Published at: 28 September 2018
Category : Civil Procedure
E-newsletter: September 2018

Laid down by the Plenary Assembly of the Cour de Cassation in February 2009[1], the principle of estoppel ensures a consistency in litigants’ discussions before a court of law as it prohibits a party to contradicts itself at the expense of others.

Since the beginning of the year 2018, the Cour de Cassation has delivered no less than seven decisions that further specify the nature and the scope of this principle under French law.

Based on the numerous decisions rendered by the Cour de Cassation, the conditions for implementing the principle according to which “no one may contradict himself/herself at the expense of others” appear quite strict. 

The Cour de Cassation has clarified in particular that:

  • Estoppel could only be upheld in case of a change of legal position which is likely to mislead the other party on one’s intentions[2].

 

  • Estoppel requires that the claims of the party against whom the estoppel is being raised mislead the opponent on the intentions of that party[3].

 

  • A party does not contradict itself wherever it raises incompatible pleas in legal proceedings conducted respectively in France and in the USA[4].

 

  • On appeal, the parties may raise new pleas without contradicting themselves at the expenses of others[5].

 

  • Contrary allegations made during previous proceedings must not be considered by the trial judge insofar as the parties have not changed their claims during the ongoing proceedings[6].

In six decisions handed down on March 15, 2018, the Second Civil Chamber of the Cour de Cassation further specified that estoppel is a “a procedural behavior which consists, for a party to adopt, in the course of the same proceedings, contradictory or incompatible stances in conditions that mislead the opponent on said party’s intentions[7]”. As such, a motion to dismiss based on estoppel was rejected because the plaintiff did not fall into contradictions during the course of the then ongoing proceedings.

In a decision dated June 28, 2018, the Third Civil Chamber of the Cour de Cassation specified that estoppel was only admissible if there has been “a contradiction at the expense of others during the discussions [between the litigants] before the court[8].

In the matter at hand, the dispute was between a co-owner and an association of co-owners.
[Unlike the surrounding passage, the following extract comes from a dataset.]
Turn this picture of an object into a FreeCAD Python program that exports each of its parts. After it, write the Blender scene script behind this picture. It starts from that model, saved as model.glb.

The co-owner sought the nullification of the decision of the general meeting of co-owners during which the decision had been made to eliminate the janitor’s position. The co-owner had voted against this resolution but also against ancillary resolutions that concerned the recruitment of a new person to hold this position. The association of co-owners considered that the co-owner, by voting so, had unambiguously expressed his intention not to maintain this employment position and was not, therefore, entitled to seek the nullification of the decision of the general meeting of co-owners. 

The Cour de Cassation refused to apply estoppel because no contradiction had been identified during the discussions before the trial judges. The claims of the parties, whether they are brought before or after proceedings, do not fall within the scope of estoppel.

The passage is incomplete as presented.